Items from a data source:
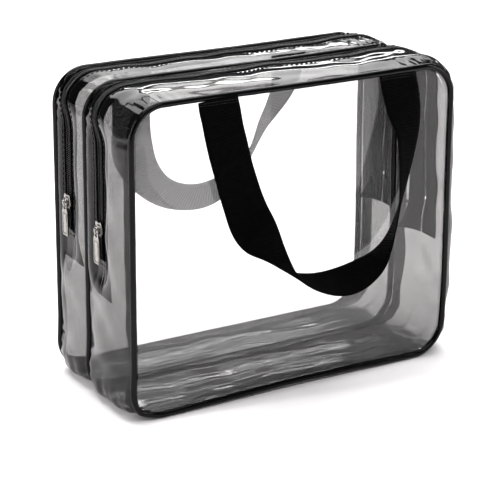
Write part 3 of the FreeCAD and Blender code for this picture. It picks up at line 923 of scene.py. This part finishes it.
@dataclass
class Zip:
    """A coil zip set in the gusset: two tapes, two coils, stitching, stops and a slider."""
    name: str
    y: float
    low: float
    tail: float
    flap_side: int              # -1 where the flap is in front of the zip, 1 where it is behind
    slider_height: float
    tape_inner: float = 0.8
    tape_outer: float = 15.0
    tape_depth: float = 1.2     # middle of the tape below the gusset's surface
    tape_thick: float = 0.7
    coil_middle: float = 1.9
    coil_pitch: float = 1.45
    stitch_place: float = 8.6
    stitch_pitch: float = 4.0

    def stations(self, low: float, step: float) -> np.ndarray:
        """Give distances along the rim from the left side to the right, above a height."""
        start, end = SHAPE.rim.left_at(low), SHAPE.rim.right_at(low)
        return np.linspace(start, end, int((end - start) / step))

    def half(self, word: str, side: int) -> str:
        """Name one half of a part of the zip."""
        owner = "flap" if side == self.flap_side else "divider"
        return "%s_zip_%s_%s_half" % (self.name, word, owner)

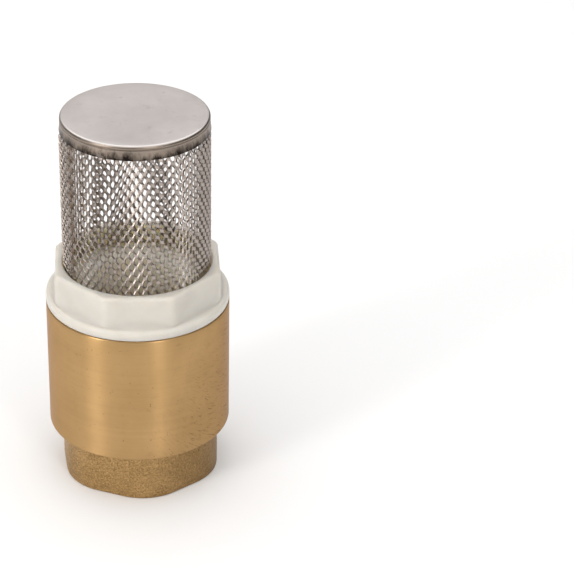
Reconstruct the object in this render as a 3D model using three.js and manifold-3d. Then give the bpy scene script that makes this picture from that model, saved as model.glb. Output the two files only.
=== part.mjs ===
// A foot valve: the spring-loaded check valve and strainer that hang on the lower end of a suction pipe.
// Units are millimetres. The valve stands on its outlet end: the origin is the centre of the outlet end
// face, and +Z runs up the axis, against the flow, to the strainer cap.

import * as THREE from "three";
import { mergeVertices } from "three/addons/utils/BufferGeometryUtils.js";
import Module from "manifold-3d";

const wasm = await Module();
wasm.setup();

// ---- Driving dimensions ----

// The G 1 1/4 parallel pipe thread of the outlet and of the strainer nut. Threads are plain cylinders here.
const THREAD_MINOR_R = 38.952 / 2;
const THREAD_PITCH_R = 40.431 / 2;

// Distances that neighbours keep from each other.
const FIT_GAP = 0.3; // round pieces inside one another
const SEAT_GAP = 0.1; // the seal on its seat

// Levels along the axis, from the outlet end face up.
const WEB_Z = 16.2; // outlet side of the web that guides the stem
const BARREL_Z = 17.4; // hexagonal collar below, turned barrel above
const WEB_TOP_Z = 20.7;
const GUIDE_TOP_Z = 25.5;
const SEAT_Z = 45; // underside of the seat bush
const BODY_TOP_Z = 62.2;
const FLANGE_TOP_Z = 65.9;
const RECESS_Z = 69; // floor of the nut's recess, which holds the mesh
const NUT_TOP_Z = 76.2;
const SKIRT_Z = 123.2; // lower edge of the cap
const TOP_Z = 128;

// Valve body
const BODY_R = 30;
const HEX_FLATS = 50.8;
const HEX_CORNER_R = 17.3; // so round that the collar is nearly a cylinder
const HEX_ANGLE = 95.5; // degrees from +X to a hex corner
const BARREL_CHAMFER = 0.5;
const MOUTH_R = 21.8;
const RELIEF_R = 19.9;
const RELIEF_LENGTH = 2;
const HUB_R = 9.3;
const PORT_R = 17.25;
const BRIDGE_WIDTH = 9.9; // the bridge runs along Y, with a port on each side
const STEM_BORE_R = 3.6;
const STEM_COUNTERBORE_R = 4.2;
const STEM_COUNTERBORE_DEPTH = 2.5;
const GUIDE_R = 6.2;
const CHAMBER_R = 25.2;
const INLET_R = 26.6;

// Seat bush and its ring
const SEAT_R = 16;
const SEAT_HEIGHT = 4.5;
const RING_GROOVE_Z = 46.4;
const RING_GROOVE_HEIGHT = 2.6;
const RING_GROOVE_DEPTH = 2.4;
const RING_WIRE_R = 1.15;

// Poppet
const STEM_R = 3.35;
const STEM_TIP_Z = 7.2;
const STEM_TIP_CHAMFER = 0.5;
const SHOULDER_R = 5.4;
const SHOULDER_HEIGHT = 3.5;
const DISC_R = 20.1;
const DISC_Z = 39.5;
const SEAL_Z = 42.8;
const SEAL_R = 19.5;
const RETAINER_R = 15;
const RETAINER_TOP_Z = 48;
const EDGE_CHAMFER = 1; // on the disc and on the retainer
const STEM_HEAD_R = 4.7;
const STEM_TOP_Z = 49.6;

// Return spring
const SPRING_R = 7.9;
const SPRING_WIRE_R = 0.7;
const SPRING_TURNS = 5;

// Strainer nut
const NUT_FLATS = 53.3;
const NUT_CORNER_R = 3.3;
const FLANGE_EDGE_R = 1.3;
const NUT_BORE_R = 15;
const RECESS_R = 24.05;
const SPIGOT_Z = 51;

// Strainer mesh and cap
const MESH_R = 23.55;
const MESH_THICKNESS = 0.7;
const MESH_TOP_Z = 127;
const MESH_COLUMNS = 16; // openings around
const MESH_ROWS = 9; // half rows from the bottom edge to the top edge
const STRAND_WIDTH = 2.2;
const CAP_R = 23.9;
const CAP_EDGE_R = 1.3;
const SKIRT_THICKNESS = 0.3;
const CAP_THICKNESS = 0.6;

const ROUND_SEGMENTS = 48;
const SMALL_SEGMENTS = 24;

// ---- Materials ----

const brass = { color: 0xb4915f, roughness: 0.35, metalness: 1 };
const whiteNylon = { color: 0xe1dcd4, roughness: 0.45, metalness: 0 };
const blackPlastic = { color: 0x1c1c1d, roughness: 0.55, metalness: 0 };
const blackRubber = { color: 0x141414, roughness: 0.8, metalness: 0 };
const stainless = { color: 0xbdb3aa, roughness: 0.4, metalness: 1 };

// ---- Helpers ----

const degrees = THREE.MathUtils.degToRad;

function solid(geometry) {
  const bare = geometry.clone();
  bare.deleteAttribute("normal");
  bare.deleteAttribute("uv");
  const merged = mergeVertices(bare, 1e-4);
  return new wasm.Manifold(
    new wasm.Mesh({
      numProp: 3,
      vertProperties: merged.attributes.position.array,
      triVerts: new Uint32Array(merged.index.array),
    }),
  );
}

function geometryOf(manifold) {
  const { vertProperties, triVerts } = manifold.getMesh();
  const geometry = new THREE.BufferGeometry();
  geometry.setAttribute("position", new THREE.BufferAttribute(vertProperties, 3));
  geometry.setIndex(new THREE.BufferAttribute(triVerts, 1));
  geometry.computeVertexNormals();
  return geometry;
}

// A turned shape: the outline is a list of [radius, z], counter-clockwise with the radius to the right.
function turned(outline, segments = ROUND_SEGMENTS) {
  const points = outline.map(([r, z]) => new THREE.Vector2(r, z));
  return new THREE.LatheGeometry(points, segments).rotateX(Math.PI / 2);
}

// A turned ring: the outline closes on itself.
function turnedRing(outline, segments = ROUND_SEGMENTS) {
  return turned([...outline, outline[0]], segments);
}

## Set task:
Among the records above, extract exactly the lines from the line with "Reconstruct the object" to the line with "const TOP_Z = 128;", both lines included, and leave out the rest.

## Complete answer:
Reconstruct the object in this render as a 3D model using three.js and manifold-3d. Then give the bpy scene script that makes this picture from that model, saved as model.glb. Output the two files only.
=== part.mjs ===
// A foot valve: the spring-loaded check valve and strainer that hang on the lower end of a suction pipe.
// Units are millimetres. The valve stands on its outlet end: the origin is the centre of the outlet end
// face, and +Z runs up the axis, against the flow, to the strainer cap.

import * as THREE from "three";
import { mergeVertices } from "three/addons/utils/BufferGeometryUtils.js";
import Module from "manifold-3d";

const wasm = await Module();
wasm.setup();

// ---- Driving dimensions ----

// The G 1 1/4 parallel pipe thread of the outlet and of the strainer nut. Threads are plain cylinders here.
const THREAD_MINOR_R = 38.952 / 2;
const THREAD_PITCH_R = 40.431 / 2;

// Distances that neighbours keep from each other.
const FIT_GAP = 0.3; // round pieces inside one another
const SEAT_GAP = 0.1; // the seal on its seat

// Levels along the axis, from the outlet end face up.
const WEB_Z = 16.2; // outlet side of the web that guides the stem
const BARREL_Z = 17.4; // hexagonal collar below, turned barrel above
const WEB_TOP_Z = 20.7;
const GUIDE_TOP_Z = 25.5;
const SEAT_Z = 45; // underside of the seat bush
const BODY_TOP_Z = 62.2;
const FLANGE_TOP_Z = 65.9;
const RECESS_Z = 69; // floor of the nut's recess, which holds the mesh
const NUT_TOP_Z = 76.2;
const SKIRT_Z = 123.2; // lower edge of the cap
const TOP_Z = 128;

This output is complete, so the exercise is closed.